Chintamon was a whistle-blower in his role as informant to Richard Hodgson, as well as in his involvement with the HBofL founders.  One of the greatest influences of his exposure of the 1878 correspondence with Blavatsky is that it drove a wedge between her and Olcott.  When Hodgson repeated to him some of the disparaging statements that she had made to Chintamon about Olcott’s credulity, the Colonel was so despondent that he contemplated suicide by drowning.  He steered a more independent course thereafter.  Whether motivated by revenge or a guilty conscience, Chintamon provided evidence that persuaded the SPR of the fraudulent nature of the Mahatma phenomena.  But his attitude was not simply destructive towards the TS; apparently he also wanted to help bring about an alternative that would not be based on Blavatsky.    Burgoyne’s writings evince a strong anti-Theosophical bias, and this antagonism was likely encouraged by Chintamon’s revelations.   The compilers of the HBofL conclude that in England “Chintamon allied himself with the rising Western opposition to esoteric Buddhism exemplified by Stainton Moses, C.C. Massey, William Oxley, Emma Hardinge Britten, Thomas Lake Harris, and others.  From this formidable group, Burgoyne first contracted his hostility to Blavatsky’s enterprise that would mark all his writings.”(HBofL, p. 36)  But Chintamon was also the source of genuine Sanskrit learning, and thus was able to serve as an instructor to Burgoyne on Hindu occultism.

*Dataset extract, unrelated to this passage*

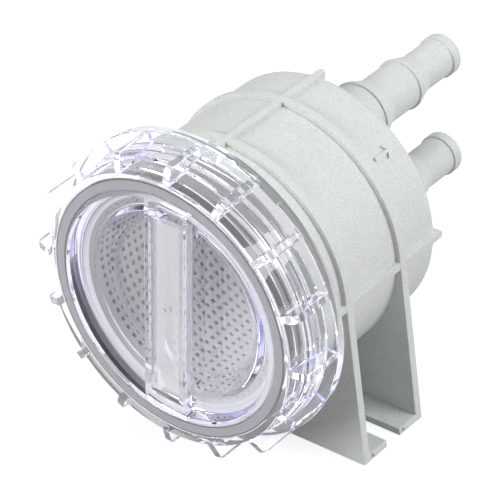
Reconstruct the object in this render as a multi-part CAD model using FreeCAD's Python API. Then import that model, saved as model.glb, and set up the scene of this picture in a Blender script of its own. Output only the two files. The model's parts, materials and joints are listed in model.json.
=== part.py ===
import FreeCAD, Part
import math
import os

# A sea water strainer for a small marine engine, lying on its integral foot.
# Sizes are in millimetres. The lid faces -Y, the hose tails point to +Y and
# +Z is up. The soles of the foot stand on z = 0, and Y is measured from the
# middle of the whole length.

# Stations along the body, counted from the front face of the lid
lid_depth = 18.8
collar_length = 11.5
bay_length = 26.4
rear_bay_length = 20.6
tail_step_1 = 18.0
tail_step_2 = 20.7
tail_step_3 = 20.0
tail_tip_length = 4.0

# Housing
ground_clearance = 13.8
barrel_radius = 41.2
barrel_wall = 3.8
rear_wall = 3.5
rear_edge_radius = 3.0
rib_width = 3.0
rib_height = 1.55
long_rib_width = 2.6
rib_rear_overhang = 1.0
rib_lid_gap = 0.8
arrow_length = 9.2
arrow_head_width = 4.2
arrow_shaft_width = 1.1
arrow_height = 0.35
arrow_share = 0.46
arrow_angle = 45.5

# Neck and gasket seat
neck_crest_height = 1.2
neck_crest_width = 1.4
neck_crest_chamfer = 0.8
neck_wall = 2.0

# Hose tails
tail_spacing = 36.4
tail_radius_1 = 10.15
tail_radius_2 = 8.0
tail_radius_3 = 6.45
tail_bore_radius = 5.0
barb_height = 0.6
barb_flat = 0.9
barb_cone_length = 7.6
tail_tip_chamfer = 1.2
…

When Elbert Benjamine took on the task of reformulating the HBofL teachings as the Brotherhood of Light lessons, he was faced with a legacy of extremely discordant 19th century occultist sources many of whom considered one another enemies.   To a remarkable degree he succeeded in creating an integrated harmonious teaching free of sectarian antagonisms.  Blavatsky was always treated with friendly respect in his writings and no one is ever vilified in 20th century CofL sources in the manner found in TS and HBofL literature of the 19th century.   Now, a century since Benjamine accepted the task of systematizing and restating the Hermetic teachings, we can look back at the 19th century origins of the Church of Light with sympathetic respect for all the conflicting players in the drama.  Heroes, villains, mistakes, quarrels, revenge—all standard elements in any melodrama—make the story intriguing, if not always inspiring.  But there were genuine spiritual inspirations and aspirations mixed up with all the international intrigue, and the closer we examine any of the major characters in the story the more apparent this becomes.

Additional comment: this post was recently doubly misconstrued as “Church of Light bashes Blavatsky” which requires two emphatic disclaimers on my part.  The content of blog posts here is entirely my own and no one in the Church of Light reviews them in advance or necessarily agrees with them.  The Church of Light is not the Hermetic Brotherhood of Luxor, 1884-1909.  It is not the Earlier Theosophical Society, 1875-1878.  It is not a Hermetic lodge in Alexandria, circa 150.  Yet it is in various ways the heir of all three of these extinct organizations, as well as now-extinct nineteenth century groups labeled Rosicrucian, Spiritualist, and Masonic.  No one is ever bashed in any Church of Light publication, as in the twentieth century this group did not engage in the kind of polemics that its nineteenth century predecessors enjoyed.  In the twenty first century, I hope we can look back at the various feuding players of those predecessor organizations without special pleading on behalf of any of them, or the attitude that they can be sorted into mutually exclusive columns of heroes and villains.